L’article L854-9-1 poursuit en indiquant que « les services de renseignement […] sont autorisés aux seules fins de la défense et de la promotion des intérêts fondamentaux de la nation […] à procéder à l’interception et à l’exploitation des communications électroniques empruntant exclusivement la voie hertzienne et n’impliquant pas l’intervention d’un opérateur de communications électroniques exploitant un réseau ouvert au public […] ».

Concernant la conservation des éléments récupérés dans ce cadre, l’article L854-9-2 précise que « les renseignements collectés sont détruits à l’issue d’une durée maximale de six années ». Et en cas de chiffrement ? La durée de conservation passe à huit ans. Il est ajouté que «  les transcriptions ou extractions doivent être détruites dès que leur conservation n’est plus indispensable […] ».

Quel contrôle ?

Dans ce contexte, quel rôle pour la commission nationale de contrôle des techniques de renseignement (CNCTR) ? L’article 854-9-3 évoque simplement que « le champ et la nature des mesures prises […] sont présentés chaque année » à la commission, visiblement sans contrôle préalable.
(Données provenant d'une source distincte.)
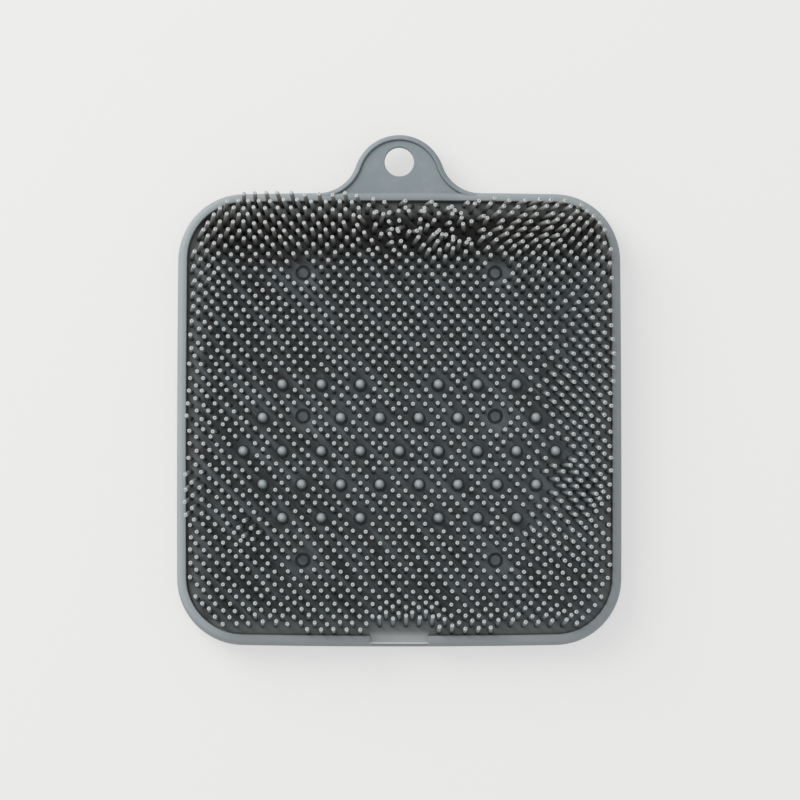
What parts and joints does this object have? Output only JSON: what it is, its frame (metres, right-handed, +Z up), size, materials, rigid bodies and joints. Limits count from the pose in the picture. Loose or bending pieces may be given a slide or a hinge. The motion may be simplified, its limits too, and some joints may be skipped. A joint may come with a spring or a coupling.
{
  "type": "shower foot scrubber",
  "caption": "Grey one-piece shower foot scrubber mat with soft bristles, massage nubs, suction cups and a hanging tab.",
  "frame": {"origin": "on the floor, under the middle of the outline box, tab included", "axes": "+Z up from the floor through the bristle tips, +Y towards the hanging tab, +X to the right"},
  "size_m": [0.24, 0.2764, 0.0275],
  "materials": {
    "soft_silicone": "satin"
  },
  "bodies": {
    "root": {"scrubber_mat": "soft_silicone"}
  },
  "joints": []
}
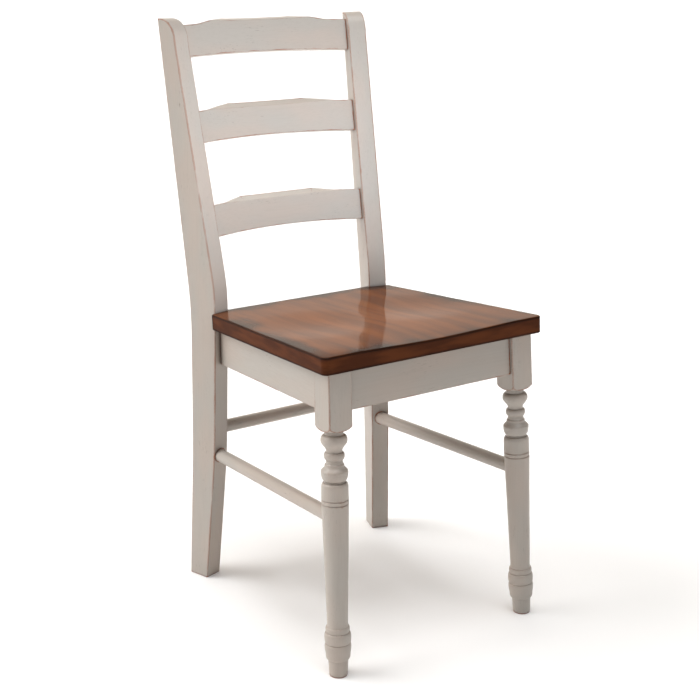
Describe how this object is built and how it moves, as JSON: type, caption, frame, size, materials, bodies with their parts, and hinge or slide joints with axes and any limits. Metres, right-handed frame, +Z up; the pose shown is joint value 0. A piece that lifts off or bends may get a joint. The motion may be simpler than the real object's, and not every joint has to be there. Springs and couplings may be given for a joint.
{
  "type": "ladder-back side chair",
  "caption": "Wooden side chair with turned front legs, curved rear posts, bowed ladder-back slats and a stained saddle seat.",
  "frame": {"origin": "on the floor, in the middle of the chair's overall width and depth", "axes": "+Z up, -Y toward the front of the chair, +X to the right as seen from the front"},
  "size_m": [0.415, 0.5568, 0.9527],
  "materials": {
    "greige_paint": "satin paint, rubbed through at the edges",
    "stained_seat": "clear lacquer over orange-brown stain",
    "raw_wood": "bare",
    "zinc_steel": "zinc plated"
  },
  "bodies": {
    "root": {"seat": "stained_seat", "apron_front": "greige_paint", "apron_left": "greige_paint", "apron_right": "greige_paint", "apron_rear": "greige_paint", "front_leg_left": "greige_paint", "front_leg_right": "greige_paint", "rear_post_left": "greige_paint", "rear_post_right": "greige_paint", "lower_slat": "greige_paint", "middle_slat": "greige_paint", "top_rail": "greige_paint", "stretcher_left": "greige_paint", "stretcher_right": "greige_paint", "stretcher_rear": "greige_paint", "corner_block_front_left": "raw_wood", "corner_block_front_right": "raw_wood", "corner_block_rear_left": "raw_wood", "corner_block_rear_right": "raw_wood", "hanger_bolt_left": "zinc_steel", "hanger_bolt_right": "zinc_steel", "washer_left": "zinc_steel", "washer_right": "zinc_steel", "nut_left": "zinc_steel", "nut_right": "zinc_steel", "apron_dowels": "raw_wood", "block_screws": "zinc_steel", "seat_screws": "zinc_steel"}
  },
  "joints": []
}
Mais la CNCTR « peut, à sa demande, se faire présenter sur place les capacités fixes d’interception des communications hertziennes ». Les capacités « mobiles » sont manifestement oubliées. Volontairement ?

Elle peut aussi « solliciter du premier ministre tous les éléments nécessaires à l’accomplissement de ses missions. Elle peut adresser à tout moment au premier ministre , ainsi qu’à la délégation parlementaire au renseignement, les recommandations et les observations qu’elle juge nécessaires au titre du contrôle qu’elle exerce sur l’application du présent article ».

La surveillance hertzienne

La problématique de la surveillance hertzienne a surgi l’an dernier lorsque le Conseil constitutionnel a censuré un article qui excluait toutes les ondes hertziennes (Wi-Fi, téléphonie mobile…) des mécanismes de protection de la vie privée et du droit au secret des correspondances, interdisant de fait aux services de collecter, d’enregistrer et d’écouter les communications sans restriction ni contrôle.

L’article en question offrait aux services une possibilité d’écoute sans limite dès lors que les communications interceptées passent à un moment ou un autre des ondes hertziennes. La censure effective de cet article, qui existait dans la législation depuis vingt-cinq ans sous une autre numérotation, a toutefois été décalée au 31 décembre 2017 pour laisser le temps au législateur de rédiger une nouvelle loi.